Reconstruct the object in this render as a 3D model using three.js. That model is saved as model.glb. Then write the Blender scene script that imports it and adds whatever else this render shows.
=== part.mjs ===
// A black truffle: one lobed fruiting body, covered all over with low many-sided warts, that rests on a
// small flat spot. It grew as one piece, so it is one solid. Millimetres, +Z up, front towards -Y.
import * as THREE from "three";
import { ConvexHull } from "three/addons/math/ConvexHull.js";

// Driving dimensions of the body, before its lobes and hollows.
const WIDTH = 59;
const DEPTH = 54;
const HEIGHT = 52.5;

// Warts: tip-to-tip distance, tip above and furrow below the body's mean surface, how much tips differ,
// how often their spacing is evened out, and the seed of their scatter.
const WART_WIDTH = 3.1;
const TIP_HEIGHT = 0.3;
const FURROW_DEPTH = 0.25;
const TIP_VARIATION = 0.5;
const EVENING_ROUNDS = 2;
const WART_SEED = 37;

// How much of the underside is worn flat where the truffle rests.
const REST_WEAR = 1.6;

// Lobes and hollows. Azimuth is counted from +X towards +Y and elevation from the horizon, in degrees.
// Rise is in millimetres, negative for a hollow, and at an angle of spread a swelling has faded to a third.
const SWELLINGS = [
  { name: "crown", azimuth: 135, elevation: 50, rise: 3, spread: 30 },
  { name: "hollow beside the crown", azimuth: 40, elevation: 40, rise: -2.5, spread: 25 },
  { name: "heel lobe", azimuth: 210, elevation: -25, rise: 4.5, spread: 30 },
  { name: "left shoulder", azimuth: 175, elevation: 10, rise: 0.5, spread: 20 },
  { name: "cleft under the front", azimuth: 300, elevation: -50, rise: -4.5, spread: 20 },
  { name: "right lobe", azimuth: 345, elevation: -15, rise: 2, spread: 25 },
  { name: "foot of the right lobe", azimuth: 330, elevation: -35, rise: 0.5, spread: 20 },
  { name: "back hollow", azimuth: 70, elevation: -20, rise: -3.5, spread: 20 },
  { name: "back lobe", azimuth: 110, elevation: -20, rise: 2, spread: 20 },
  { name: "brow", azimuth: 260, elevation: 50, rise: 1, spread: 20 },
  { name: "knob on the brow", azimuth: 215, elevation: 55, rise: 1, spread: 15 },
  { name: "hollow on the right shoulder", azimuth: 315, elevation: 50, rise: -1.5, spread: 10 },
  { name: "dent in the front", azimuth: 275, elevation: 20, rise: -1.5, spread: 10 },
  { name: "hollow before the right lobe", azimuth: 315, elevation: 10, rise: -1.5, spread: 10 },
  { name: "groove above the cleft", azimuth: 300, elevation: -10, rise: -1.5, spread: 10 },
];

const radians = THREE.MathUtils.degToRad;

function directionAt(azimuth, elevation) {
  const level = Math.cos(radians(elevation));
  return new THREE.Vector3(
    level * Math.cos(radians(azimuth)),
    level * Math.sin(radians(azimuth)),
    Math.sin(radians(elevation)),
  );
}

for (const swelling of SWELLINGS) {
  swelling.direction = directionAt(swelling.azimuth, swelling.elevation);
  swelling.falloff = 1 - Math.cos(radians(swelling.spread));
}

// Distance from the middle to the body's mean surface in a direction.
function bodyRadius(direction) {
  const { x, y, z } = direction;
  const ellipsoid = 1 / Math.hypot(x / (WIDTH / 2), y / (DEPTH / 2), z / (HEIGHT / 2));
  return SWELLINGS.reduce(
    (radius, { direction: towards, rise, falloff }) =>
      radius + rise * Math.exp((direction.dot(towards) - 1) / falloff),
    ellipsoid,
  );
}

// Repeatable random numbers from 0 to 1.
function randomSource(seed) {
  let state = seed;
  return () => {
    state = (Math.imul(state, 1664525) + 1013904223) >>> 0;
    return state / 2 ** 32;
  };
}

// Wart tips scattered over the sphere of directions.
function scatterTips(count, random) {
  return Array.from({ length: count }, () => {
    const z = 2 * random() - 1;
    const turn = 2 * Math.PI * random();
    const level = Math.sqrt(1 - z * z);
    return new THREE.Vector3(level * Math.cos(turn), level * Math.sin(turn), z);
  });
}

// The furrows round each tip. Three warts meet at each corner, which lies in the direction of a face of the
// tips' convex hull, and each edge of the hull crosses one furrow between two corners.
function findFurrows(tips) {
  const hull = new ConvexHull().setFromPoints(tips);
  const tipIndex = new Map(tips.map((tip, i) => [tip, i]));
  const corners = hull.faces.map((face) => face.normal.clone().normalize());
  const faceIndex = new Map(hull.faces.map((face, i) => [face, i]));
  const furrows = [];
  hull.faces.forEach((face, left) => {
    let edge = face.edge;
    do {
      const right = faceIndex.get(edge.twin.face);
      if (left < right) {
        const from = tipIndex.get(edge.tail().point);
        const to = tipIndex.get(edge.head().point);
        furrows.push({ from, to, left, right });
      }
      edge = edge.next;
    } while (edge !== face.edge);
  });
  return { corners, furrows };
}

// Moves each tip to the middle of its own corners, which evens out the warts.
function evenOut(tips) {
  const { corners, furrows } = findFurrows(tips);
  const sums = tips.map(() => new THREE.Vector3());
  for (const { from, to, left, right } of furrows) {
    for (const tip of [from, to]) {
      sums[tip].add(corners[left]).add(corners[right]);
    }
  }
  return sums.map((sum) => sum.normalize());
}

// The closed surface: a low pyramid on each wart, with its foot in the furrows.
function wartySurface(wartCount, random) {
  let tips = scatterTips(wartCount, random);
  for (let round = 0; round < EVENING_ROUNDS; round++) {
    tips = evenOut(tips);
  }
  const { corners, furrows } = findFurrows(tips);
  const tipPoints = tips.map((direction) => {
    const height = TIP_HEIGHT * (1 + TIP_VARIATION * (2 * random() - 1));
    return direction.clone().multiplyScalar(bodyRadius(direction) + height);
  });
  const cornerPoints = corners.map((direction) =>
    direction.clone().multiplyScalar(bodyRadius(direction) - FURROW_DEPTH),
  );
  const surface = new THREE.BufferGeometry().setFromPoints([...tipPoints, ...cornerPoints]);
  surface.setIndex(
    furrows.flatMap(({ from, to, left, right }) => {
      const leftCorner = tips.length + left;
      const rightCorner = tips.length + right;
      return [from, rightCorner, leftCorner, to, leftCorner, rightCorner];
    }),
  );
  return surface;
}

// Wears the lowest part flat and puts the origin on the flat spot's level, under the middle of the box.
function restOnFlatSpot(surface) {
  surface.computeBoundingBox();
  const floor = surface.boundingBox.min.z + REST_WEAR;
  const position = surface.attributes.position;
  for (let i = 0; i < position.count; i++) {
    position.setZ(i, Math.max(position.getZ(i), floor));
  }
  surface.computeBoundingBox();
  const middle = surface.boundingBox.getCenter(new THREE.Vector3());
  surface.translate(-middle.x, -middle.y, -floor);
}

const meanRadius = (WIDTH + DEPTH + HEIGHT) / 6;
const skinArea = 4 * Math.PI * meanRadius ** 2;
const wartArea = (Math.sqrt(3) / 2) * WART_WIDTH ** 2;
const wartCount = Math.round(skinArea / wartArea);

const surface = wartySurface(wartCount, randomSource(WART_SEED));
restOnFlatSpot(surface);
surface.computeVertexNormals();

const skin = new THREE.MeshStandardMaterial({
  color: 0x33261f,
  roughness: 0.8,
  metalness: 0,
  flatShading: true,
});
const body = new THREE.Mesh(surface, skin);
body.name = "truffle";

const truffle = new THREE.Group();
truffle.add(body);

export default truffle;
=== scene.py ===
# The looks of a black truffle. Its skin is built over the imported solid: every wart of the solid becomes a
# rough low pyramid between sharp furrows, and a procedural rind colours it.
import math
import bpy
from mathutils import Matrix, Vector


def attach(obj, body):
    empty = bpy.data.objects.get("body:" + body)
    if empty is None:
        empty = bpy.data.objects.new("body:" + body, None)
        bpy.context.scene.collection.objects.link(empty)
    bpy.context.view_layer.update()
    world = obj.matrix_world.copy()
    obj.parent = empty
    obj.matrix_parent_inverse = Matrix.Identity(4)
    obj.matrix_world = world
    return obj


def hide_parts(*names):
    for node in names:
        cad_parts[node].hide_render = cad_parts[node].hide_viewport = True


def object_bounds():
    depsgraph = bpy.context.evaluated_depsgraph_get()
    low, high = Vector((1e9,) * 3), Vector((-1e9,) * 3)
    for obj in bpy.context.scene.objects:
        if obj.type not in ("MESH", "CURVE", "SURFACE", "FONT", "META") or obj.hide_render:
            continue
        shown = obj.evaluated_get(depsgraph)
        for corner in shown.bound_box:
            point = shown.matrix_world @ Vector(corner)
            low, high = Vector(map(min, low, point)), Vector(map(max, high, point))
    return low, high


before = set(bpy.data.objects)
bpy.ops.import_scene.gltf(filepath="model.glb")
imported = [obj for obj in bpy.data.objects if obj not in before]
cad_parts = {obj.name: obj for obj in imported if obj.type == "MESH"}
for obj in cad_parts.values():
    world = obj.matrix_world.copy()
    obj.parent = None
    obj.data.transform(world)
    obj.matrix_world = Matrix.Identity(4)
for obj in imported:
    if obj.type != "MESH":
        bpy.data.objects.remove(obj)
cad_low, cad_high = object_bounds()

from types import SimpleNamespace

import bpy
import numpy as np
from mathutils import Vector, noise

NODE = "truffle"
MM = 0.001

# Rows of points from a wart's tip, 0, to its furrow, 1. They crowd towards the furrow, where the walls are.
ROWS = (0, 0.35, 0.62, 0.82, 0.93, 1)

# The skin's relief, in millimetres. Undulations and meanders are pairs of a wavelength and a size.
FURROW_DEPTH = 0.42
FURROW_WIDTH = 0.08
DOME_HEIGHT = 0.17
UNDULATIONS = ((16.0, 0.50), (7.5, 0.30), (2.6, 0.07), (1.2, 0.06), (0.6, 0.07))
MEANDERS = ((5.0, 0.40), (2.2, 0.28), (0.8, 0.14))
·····
Request:
From the line with "const skin = new" through the line with "cad_parts[node].hide_render = cad_parts[node].hide_viewport", set down every line exactly and nothing besides.

Result of this exercise:
const skin = new THREE.MeshStandardMaterial({
  color: 0x33261f,
  roughness: 0.8,
  metalness: 0,
  flatShading: true,
});
const body = new THREE.Mesh(surface, skin);
body.name = "truffle";

const truffle = new THREE.Group();
truffle.add(body);

export default truffle;
=== scene.py ===
# The looks of a black truffle. Its skin is built over the imported solid: every wart of the solid becomes a
# rough low pyramid between sharp furrows, and a procedural rind colours it.
import math
import bpy
from mathutils import Matrix, Vector


def attach(obj, body):
    empty = bpy.data.objects.get("body:" + body)
    if empty is None:
        empty = bpy.data.objects.new("body:" + body, None)
        bpy.context.scene.collection.objects.link(empty)
    bpy.context.view_layer.update()
    world = obj.matrix_world.copy()
    obj.parent = empty
    obj.matrix_parent_inverse = Matrix.Identity(4)
    obj.matrix_world = world
    return obj


def hide_parts(*names):
    for node in names:
        cad_parts[node].hide_render = cad_parts[node].hide_viewport = True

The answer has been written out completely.